Yet we do know certain things about [public opinion]. One of the most important findings of the pollsters over the last twenty years is that public attitudes are rarely changed by mere exhortation without all the facts, on all sides, to provide the context and to assure the reader or listener that he agrees, rather than that he is being pushed. The concept of mobilizing opinion by a campaign of hortatory slogans is fallacious. For all of us in the profession of journalism that point has vital significance, no matter what medium we serve. It suggests that public opinion is crystallized or changed by the force of persuasion and argument only if, as a condition precedent, entirely different forces have first been at work. People generally resist being told what to do or think. They want to know all the facts and then make up their own minds about the merit of the opinions of others and of suggested courses of action.

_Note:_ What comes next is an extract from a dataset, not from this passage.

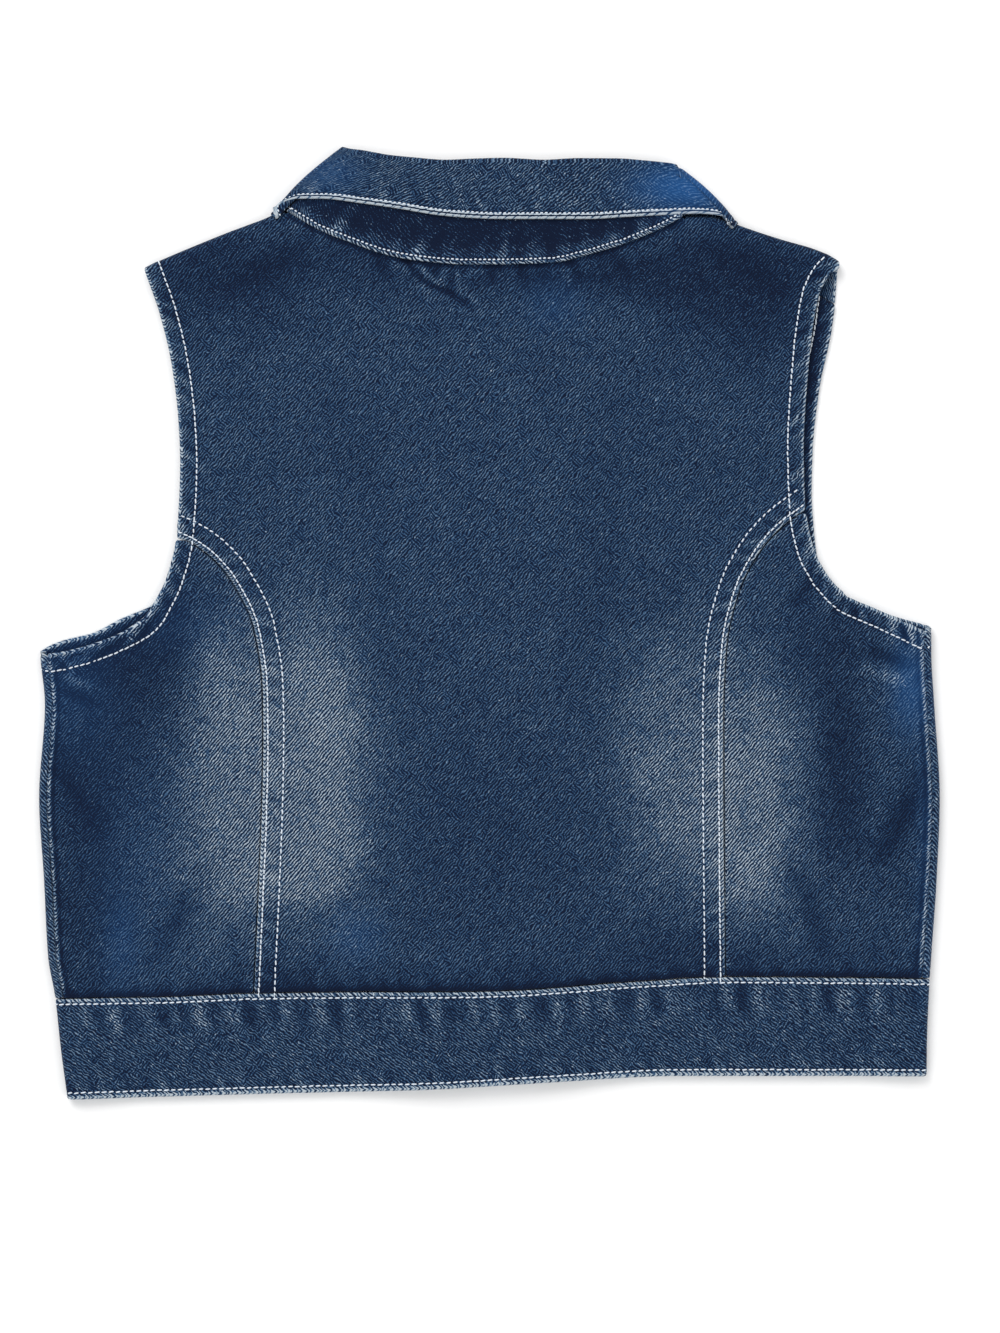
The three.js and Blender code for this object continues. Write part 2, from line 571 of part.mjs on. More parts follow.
function front(name, side) {
  const isLeft = side < 0;
  const outline = isLeft ? leftSide : rightSide;
  const table = isLeft ? FRONT_LEFT_ARMHOLE : FRONT_RIGHT_ARMHOLE;
  const armhole = line(table, 'y', 'x');
  const fromArmhole = isLeft ? fromFrontLeftArmhole : fromFrontRightArmhole;
  const underarm = table[0].y;
  const reach = SIDE_ROLL + HALF;
  const unrolled = Math.PI * SIDE_ROLL + SEAM_INSET - 2 * reach;
  const outer = (y) => (y < underarm ? outline(y) + side * (unrolled - SEAM_GAP / 2) : armhole(y));
  const centre = () => -side * OVERLAP;
  const wrap = isLeft ? LEFT_WRAP : RIGHT_WRAP;
  const neckX = isLeft ? LEFT_NECK_X : RIGHT_NECK_X;
  const shoulderY = (x) => backTop(x - wrap.x * SHOULDER_WRAP) + wrap.y * SHOULDER_WRAP - 2 * SEAM_GAP;
  const shoulderEnd = neckX + wrap.x * SHOULDER_WRAP;
  const necklineY = (x) => neckline(isLeft ? x : -(x - NECK_SHIFT * ease(3, 30, x))) - NECK_GAP;
  const topY = (x) => (side * (x - shoulderEnd) > -NEAR
    ? shoulderY(x)
    : Math.min(necklineY(x), shoulderY(shoulderEnd)));
  const outerTop = table[table.length - 1].x;
  const topX = isLeft ? { left: outerTop, right: centre() } : { left: centre(), right: outerTop };
  const rollInsets = [0, 1.6, 3.2, 4.8, 6.4, 8.2, 10.5];
  const lapInsets = [0, 2 * OVERLAP + 1, 33, 42, 52];
  const shareOf = (x) => {
    const from = Math.abs(outerTop) - rollInsets[rollInsets.length - 1];
    const to = lapInsets[lapInsets.length - 1] - OVERLAP;
    return (from - Math.abs(x)) / (from - to);
  };
  const shares = [
    ...steps(0, shareOf(shoulderEnd), 4).slice(1),
    ...steps(shareOf(shoulderEnd), 1, 5).slice(1, -1),
  ];
  const outerRows = [...sideRows(side, underarm), ...table.slice(1).map((row) => row.y)];
  const centreY = necklineY(centre());
  const centreRows = steps(waistLine(0) + SEAM_GAP, centreY, outerRows.length - 1);
  const plan = panelPlan({
    left: isLeft ? outer : centre,
    right: isLeft ? centre : outer,
    bottom: (x) => waistLine(Math.sign(x) * Math.min(Math.abs(x), 195)) + SEAM_GAP,
    top: topY,
    topX,
    ys: isLeft ? { left: outerRows, right: centreRows } : { left: centreRows, right: outerRows },
    insets: isLeft ? { left: rollInsets, right: lapInsets } : { left: lapInsets, right: rollInsets },
    middle: isLeft ? shares : shares.map((share) => 1 - share).toReversed(),
  });
  const lift = (x) => (isLeft ? STACK * lapped(x) : 0);
  const grid = plan.map((row) => row.map((p) => {
    const edge = outline(p.y);
    const seamX = edge - side * SEAM_INSET;
    return rolled(edge, side, SIDE_ROLL, CLOTH, p.x, p.y, frontHeight(p.x, p.y) + lift(p.x),
      backHeight(seamX, p.y));
  }));
  return wall(name, DARK_DENIM, grid, {
    above: (p, row, column) => {
      const flat = plan[row][column];
      return HALF + HEM_EXTRA * ease(HEM_WIDTH + 1, HEM_WIDTH - 1, fromArmhole(flat.x, flat.y));
    },
    below: () => HALF,
  });
}

// The waistband, one length all round: the right end lies lowest at the centre front

function waistband() {
  const reach = BAND_ROLL + BAND / 2;
  const sideX = (side, y) => (side < 0 ? leftSide(y) : rightSide(y)) - side * reach;
  const lower = (x, isLeft) => BAND / 2 + rise(OVER_BUTTONS, fromCentre(x))
    + (isLeft ? (BAND + SEAM_GAP) * lapped(x) : 0);
  const bottomStretch = (side, from, to) => steps(from, to, 9).map((share) => (y) => {
    const x = lerp(-side * OVERLAP, sideX(side, y), share);
    return new THREE.Vector3(x, y, lower(x, side < 0));
  });
  const roll = (side, angles) => angles.map((angle) => (y) => {
    const x = sideX(side, y);
    const over = bandUpperHeight(x, y);
    const under = lower(x, side < 0);
    const plan = x + side * BAND_ROLL * Math.sin(angle);
    return new THREE.Vector3(plan, y, lerp(under, over, (1 - Math.cos(angle)) / 2));
  });
  const rising = [30, 60, 90, 120, 150].map(THREE.MathUtils.degToRad);
  const top = steps(1, -1, 26).map((share) => (y) => {
    const x = lerp(sideX(-1, y), sideX(1, y), (share + 1) / 2);
    return new THREE.Vector3(x, y, bandUpperHeight(x, y));
  });
  const stations = [
    ...bottomStretch(1, 0, 1),
    ...roll(1, rising),
    ...top,
    ...roll(-1, rising.toReversed()),
    ...bottomStretch(-1, 1, 0),
  ];
  const grid = [0, 0.33, 0.67, 1].map((share) => stations.map((station) => {
    const guess = station(-187);
    return station(lerp(hemLine(guess.x), waistLine(guess.x), share));
  }));
  return wall('waistband', DENIM, grid, { above: () => BAND / 2, below: () => BAND / 2 });
}

// The collar: stand, fold and fall, from one front end round the back to the other

const FALL_HEIGHT = COLLAR / 2;                                   // fall on the floor, at the front
const FRONT_MIDDLE = FALL_HEIGHT + LEAF_PITCH / 2;                // between fall and stand there
const BACK_MIDDLE = FRONT_MIDDLE + 2 * COLLAR_TURN;               // the same at the back

function collarStation({ neck, fold, leaf, bow = 0, turned = 0, inset = 0 }) {
  const middle = lerp(BACK_MIDDLE, FRONT_MIDDLE, (1 - Math.cos(turned)) / 2);
  const side = Math.sign(leaf[0]);
  const toPoint = ([x, y]) => new THREE.Vector3(x, y, 0);
  const up = new THREE.Vector3(0, 0, Math.cos(turned));
  // The unit vector across a leaf's face, away from the neck, and the one along it to the fold
  const frameOf = (from, to) => {
    const along = to.clone().sub(from).normalize();
    const outward = new THREE.Vector3(side * along.y, -side * along.x, 0);
    return { along, outward, across: up.clone().addScaledVector(outward, Math.sin(turned)) };
  };
  const free = frameOf(toPoint(leaf), toPoint(fold));
  const sewn = frameOf(toPoint(neck), toPoint(fold));
  const outerInset = inset * (COLLAR_TURN + LEAF_PITCH / 2 + COLLAR / 2);
  const innerInset = inset * (COLLAR_TURN - LEAF_PITCH / 2 + COLLAR / 2);
  const placed = (point, frame, pull, offset) => {
    const swing = inset * COLLAR_TURN * Math.sin(turned);
    return point.clone()
      .addScaledVector(frame.outward, swing - pull)
      .addScaledVector(frame.across, offset)
      .setZ(middle + offset * Math.cos(turned));
  };
  const half = LEAF_PITCH / 2;
  const foldCentre = toPoint(fold).addScaledVector(sewn.along, -half - COLLAR / 2);
  const freeCentre = toPoint(fold).addScaledVector(free.along, -half - COLLAR / 2);
  const stand = steps(0, 1, 3).map((share) => placed(
    toPoint(neck).lerp(foldCentre, share), sewn, lerp(innerInset, outerInset, share), -half));
  const rollOver = [45, 90, 135].map(THREE.MathUtils.degToRad).map((angle) => {
    const share = (1 - Math.cos(angle)) / 2;
    const inner = placed(foldCentre, sewn, outerInset, -half * Math.cos(angle));
    const outer = placed(freeCentre, free, outerInset, -half * Math.cos(angle));
    return inner.lerp(outer, share)
      .addScaledVector(sewn.along, half * Math.sin(angle) * (1 - share))
      .addScaledVector(free.along, half * Math.sin(angle) * share);
  });
  const fall = steps(0, 1, 3).map((share) => {
    const bulge = bow * Math.sin(Math.PI * share);
    return placed(freeCentre.clone().lerp(toPoint(leaf), share), free, outerInset - bulge, half);
  });
  return [...stand, ...rollOver, ...fall];
}

function collar() {
  const turn = (station, angles) => angles.map((angle) => ({ ...station, turned: angle, inset: 1 }));
  const angles = [0, 45, 90, 135, 180].map(THREE.MathUtils.degToRad);
  const atFront = (station) => ({ ...station, turned: Math.PI });
  const stations = [
    ...COLLAR_LEFT_FRONT.toReversed().map(atFront),
    ...turn(LEFT_TURN, angles.toReversed()),
    ...COLLAR_BACK,
    ...turn(RIGHT_TURN, angles),
    ...COLLAR_RIGHT_FRONT.map(atFront),
  ];
  const sections = stations.map(collarStation);
  const grid = sections[0].map((_, row) => sections.map((section) => section[row]));
  return wall('collar', DENIM, grid, { above: () => COLLAR / 2, below: () => COLLAR / 2 });
}

// A plain flat button under the overlap, face down

function button(name, y) {
  const { radius, height, bevel } = BUTTON;
  const profile = [
    [0, 0], [radius - bevel, 0], [radius, bevel], [radius, height - bevel], [radius - bevel, height], [0, height],
  ].map(([x, z]) => new THREE.Vector2(x, z));
  const geometry = new THREE.LatheGeometry(profile, 20);
  geometry.rotateX(Math.PI / 2);
  geometry.translate(0, y, 0);
  const material = new THREE.MeshStandardMaterial({ color: METAL, roughness: 0.4, metalness: 0.9 });
  const mesh = new THREE.Mesh(geometry, material);
  mesh.name = name;
  return mesh;
}

const vest = new THREE.Group();
vest.name = 'denim_vest';
vest.add(
  backCentre(),
  backSide('back_side_left', -1),
  backSide('back_side_right', 1),
  front('front_left', -1),
  front('front_right', 1),
  waistband(),
  collar(),
  ...BUTTON_ROWS.map((y, index) => button(`button_${index + 1}`, y)),
);

// The origin is the middle of the resting side
const box = new THREE.Box3().setFromObject(vest);
const middle = box.getCenter(new THREE.Vector3());
vest.position.set(-middle.x, -middle.y, -box.min.z);

export default vest;
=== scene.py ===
import math

import bpy
import numpy as np
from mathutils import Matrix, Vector


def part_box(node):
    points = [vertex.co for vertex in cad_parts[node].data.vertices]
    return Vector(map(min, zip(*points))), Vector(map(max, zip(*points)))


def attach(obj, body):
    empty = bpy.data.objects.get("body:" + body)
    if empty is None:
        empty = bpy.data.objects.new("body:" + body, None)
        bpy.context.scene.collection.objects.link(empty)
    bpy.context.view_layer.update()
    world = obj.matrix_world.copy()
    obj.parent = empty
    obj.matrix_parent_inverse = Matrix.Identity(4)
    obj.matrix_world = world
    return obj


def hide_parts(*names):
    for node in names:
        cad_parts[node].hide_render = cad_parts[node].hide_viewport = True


bl_info = {
    "name": "Denim Vest",
    "version": (1, 0, 0),
    "blender": (4, 5, 0),
    "location": "3D View > Sidebar > Denim Vest",
    "description": "A cropped denim vest laid flat with its back up, as thin cloth shells with sewn seams",
    "category": "Object",
}

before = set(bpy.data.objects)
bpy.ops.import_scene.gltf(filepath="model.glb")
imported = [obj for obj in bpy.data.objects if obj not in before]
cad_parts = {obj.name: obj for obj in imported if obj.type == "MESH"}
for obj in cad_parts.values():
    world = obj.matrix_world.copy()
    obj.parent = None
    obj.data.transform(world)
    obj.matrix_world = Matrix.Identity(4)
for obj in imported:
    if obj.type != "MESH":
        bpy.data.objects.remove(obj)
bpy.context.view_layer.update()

# Units: the tables and the cloth are worked out in millimetres, and Blender gets metres
MM = 0.001
BUTTON_1_Y = 92.0
BUTTON_1_BOX = np.array([list(corner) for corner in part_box("button_1")]) / MM
SHIFT = np.array([*BUTTON_1_BOX.mean(0)[:2] - (0.0, BUTTON_1_Y), BUTTON_1_BOX[0][2]])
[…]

This may well be the lesson we can draw from the Cincinnati experiment, conducted by the American Association for the United Nations and the United Nations Association of Cincinnati, aided by the Stephen H. Wilder Foundation. Their objective certainly represented an essential goal of a democratic people in a shrinking world: “to demonstrate how a community may become so intelligently informed on world affairs as to be a dynamic force in the creation of an ordered, eventually a peaceful world.”
The campaign started in September 1947 — a period of relative serenity, with the United Nations heavily involved in procedural debates. Literature on the United Nations was given to every public school child and every teacher. Church and PTA meetings were devoted to the subject. At more than 225 meetings special speakers appeared, documentary films were shown, and thousands of pamphlets were distributed. Newspapers and radio gave special emphasis every day to information about the United Nations. Everywhere in the city slogans urging support for the United Nations were exhibited in enormous numbers: on blotters, matchbooks, street car cards and billboards.
Yet this mammoth campaign descended upon the people of Cincinnati with all the impact of a whisper in a boiler factory. On two central aspects of the United Nations — its main purpose and the existence of the veto power — almost exactly the same percentage of the population had knowledge after the six-month campaign as before it. The same percentage of people who praised the United Nations before the campaign praised it afterwards — and for the same things; so did an unchanged percentage blame it — and for the same things. The citizens of Cincinnati were just not susceptible of mobilization by exhortation alone, even of the most concentrated, disinterested and saturating kind.
— Frank Stanton, The People Must Know: An Analysis of the Key Role of Information in a Free Society, concluding address at the 49th Annual Journalism Week of the University of Missouri School of Journalism, Columbia, Missouri, 1958.
I see Stanton’s point, but I’m not totally convinced. The brief description that he gives of the Cincinnati experiment suggests that only a fraction of the population was actually exposed to the pro-UN efforts. Is it possible that people, especially those who were already opposed to the UN, might simply have ignored the literature and lectures? The fact that few, if any, of the citizens learned anything new from the experiment suggests to me that it just hadn’t interested them, or that they had already made up their minds. But that’s just my (mostly uninformed) take on this.